Conte mentioned last week that Bissouma is one of the players that is struggling from a tactical perspective. However, in the win against Leicester, Bissouma played well and it should come as no surprise that it came in a match where he was in a midfield three — something he featured in often during his time at Brighton under then-manager Graham Potter. We have talked here before that a lot of Spurs’ tactical approach is based on their tenacity and their dynamism. For them to continue to bring these traits towards each match, squad rotating is extremely important and that is where Skipp within the midfield and Doherty at right wingback can be so well-utilized.
With Skipp in the fold, Spurs have four reliable — albeit similar in profiles — midfielders who can play in games where they are seeing out points or where they need to go for a goal.
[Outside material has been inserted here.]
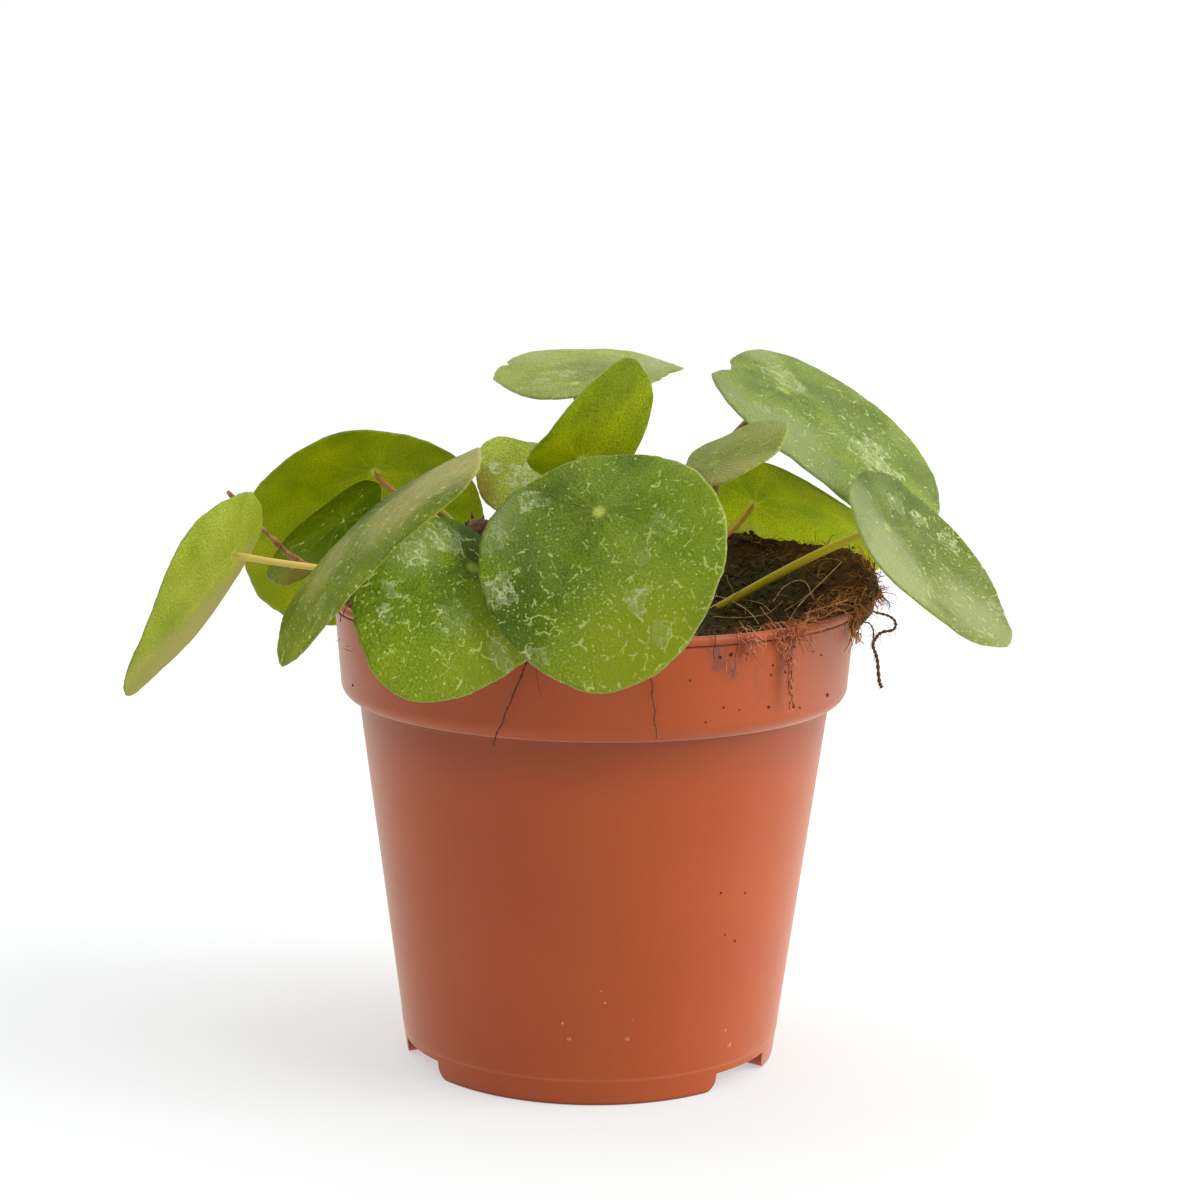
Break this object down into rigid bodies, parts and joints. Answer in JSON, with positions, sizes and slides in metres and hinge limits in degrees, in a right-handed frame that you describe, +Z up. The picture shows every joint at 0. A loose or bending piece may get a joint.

Having Doherty back into the team with consistency can help the side due to his attacking threat of finding space in the box.
When looking at the squad, Skipp and Doherty are the two most likely to have bigger roles as the season progresses. However, there are a variety of players that are deserving of looks. Players like Spence, Pape Matar Sarr and even Bryan Gil will surely get looks in the domestic competitions like the League Cup or the FA Cup. But if there has been a main complaint of Conte in his managerial career, it has been his inability to properly rotate. Spurs have a very good squad and their depth is far better now than it has been in years. With fixtures coming quickly and often — especially if Spurs look to compete in nearly all of them — we will need to see more and more players playing to deputize and spell the already-established players in Conte’s plans.